Après l’invalidation par la justice de nombreux accords de branche sur le forfait jour insuffisamment encadré, l’Ufict-CGT continuera à agir au plan juridique si cela s’avère nécessaire. Pour autant, le débat est encore parfois difficile avec ceux qui « souhaitent travailler quand ils le veulent ». Pour l’Ufict-CGT, il ne s’agit pas de s’opposer aux nouvelles technologies, mais de permettre aux ingénieurs, cadres et techniciens de maîtriser leur temps de travail.

C’est donc en termes de charge de travail et de santé –une obligation légale de l’employeur – qu’il est temps de poser le débat.

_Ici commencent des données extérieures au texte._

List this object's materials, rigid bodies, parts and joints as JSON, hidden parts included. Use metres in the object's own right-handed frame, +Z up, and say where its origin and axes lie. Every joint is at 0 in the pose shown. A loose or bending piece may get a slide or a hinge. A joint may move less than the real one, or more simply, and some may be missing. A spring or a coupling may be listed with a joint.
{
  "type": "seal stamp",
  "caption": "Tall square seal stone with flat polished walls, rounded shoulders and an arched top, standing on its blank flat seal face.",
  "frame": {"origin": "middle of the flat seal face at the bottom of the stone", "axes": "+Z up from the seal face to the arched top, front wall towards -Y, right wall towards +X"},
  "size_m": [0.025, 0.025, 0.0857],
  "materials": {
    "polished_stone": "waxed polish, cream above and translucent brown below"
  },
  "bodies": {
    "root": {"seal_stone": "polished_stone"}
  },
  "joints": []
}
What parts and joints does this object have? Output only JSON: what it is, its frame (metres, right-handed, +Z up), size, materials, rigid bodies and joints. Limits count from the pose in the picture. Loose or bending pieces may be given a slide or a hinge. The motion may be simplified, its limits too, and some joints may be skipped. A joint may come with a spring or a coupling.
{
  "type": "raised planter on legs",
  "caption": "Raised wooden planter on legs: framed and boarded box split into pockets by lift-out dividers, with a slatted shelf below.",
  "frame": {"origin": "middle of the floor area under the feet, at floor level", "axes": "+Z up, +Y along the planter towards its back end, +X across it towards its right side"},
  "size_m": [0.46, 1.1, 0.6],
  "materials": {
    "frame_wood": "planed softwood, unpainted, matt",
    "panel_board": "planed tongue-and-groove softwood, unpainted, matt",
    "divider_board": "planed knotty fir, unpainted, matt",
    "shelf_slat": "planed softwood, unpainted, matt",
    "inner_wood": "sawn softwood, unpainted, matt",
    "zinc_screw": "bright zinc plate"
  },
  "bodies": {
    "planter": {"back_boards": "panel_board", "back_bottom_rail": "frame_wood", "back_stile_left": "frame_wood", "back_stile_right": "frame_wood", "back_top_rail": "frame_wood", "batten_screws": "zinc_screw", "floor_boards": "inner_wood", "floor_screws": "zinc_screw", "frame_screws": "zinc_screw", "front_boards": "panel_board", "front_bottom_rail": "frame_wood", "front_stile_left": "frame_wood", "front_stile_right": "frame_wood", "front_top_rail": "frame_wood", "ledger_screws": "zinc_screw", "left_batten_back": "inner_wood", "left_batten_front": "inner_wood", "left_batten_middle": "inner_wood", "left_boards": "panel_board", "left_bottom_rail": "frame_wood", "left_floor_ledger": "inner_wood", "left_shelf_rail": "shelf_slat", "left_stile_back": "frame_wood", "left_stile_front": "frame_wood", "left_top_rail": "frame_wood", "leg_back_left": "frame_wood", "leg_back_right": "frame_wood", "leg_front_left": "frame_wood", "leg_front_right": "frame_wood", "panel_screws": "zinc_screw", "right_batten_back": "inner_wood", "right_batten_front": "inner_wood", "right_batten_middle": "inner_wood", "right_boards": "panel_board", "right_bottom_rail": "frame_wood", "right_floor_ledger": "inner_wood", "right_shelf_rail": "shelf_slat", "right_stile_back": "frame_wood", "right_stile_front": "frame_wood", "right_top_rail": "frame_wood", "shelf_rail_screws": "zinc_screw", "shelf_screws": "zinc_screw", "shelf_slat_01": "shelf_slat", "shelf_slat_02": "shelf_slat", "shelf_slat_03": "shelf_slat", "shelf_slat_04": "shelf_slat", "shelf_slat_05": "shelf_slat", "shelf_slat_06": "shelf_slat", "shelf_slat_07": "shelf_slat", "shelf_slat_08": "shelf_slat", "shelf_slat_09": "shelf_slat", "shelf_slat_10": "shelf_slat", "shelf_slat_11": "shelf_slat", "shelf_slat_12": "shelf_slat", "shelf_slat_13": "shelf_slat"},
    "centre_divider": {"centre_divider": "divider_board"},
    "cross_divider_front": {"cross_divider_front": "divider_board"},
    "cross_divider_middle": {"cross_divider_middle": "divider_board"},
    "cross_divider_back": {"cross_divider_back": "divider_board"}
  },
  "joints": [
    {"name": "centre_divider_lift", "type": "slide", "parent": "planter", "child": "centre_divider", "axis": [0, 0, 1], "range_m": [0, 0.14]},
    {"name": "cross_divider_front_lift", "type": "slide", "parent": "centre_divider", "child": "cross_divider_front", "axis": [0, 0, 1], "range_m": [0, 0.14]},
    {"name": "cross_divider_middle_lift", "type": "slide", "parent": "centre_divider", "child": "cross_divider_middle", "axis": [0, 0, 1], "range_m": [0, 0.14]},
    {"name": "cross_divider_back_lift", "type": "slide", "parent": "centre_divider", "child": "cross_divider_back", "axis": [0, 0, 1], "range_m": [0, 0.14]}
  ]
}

Comment poser des limites à son supérieur hiérarchique qui vous sollicite en permanence, sans être stigmatisé ? Comment se déconnecter sereinement en ayant le sentiment d’inachevé ou en sachant que le retour de congés sera une punition tant la boite mail sera saturée ?

 

Il est donc temps d’avancer et de porter des propositions ambitieuses.

– Faire établir un bilan des temps de travail, volumes et amplitudes de connexion au Système Informatique.
– Mesurer la charge de travail effective sans la renvoyer à la seule responsabilité du manager et gréer les équipes en conséquence
– Créer au sein des équipes des systèmes de binôme ou de back up
– Organiser le stockage automatique des mails en période de congés ou le week-end.
– Mettre en place des fenêtres d’alerte à l’agent s’il envoie un mail au-delà d’une certaine heure
– Faire inscrire dans les accords un droit de recours du salarié pour acter de la responsabilité de l’employeur

Garantir la santé au travail nécessite un meilleur équilibre vie privée / vie professionnelle, le respect des temps de travail et de repos. Le·la salarié·e ne peut et ne doit pas être rendu.eresponsable d’une potentielle « mauvaise gestion » de ses temps.

Il est plus que temps que les employeurs assument les responsabilités qui sont les leurs.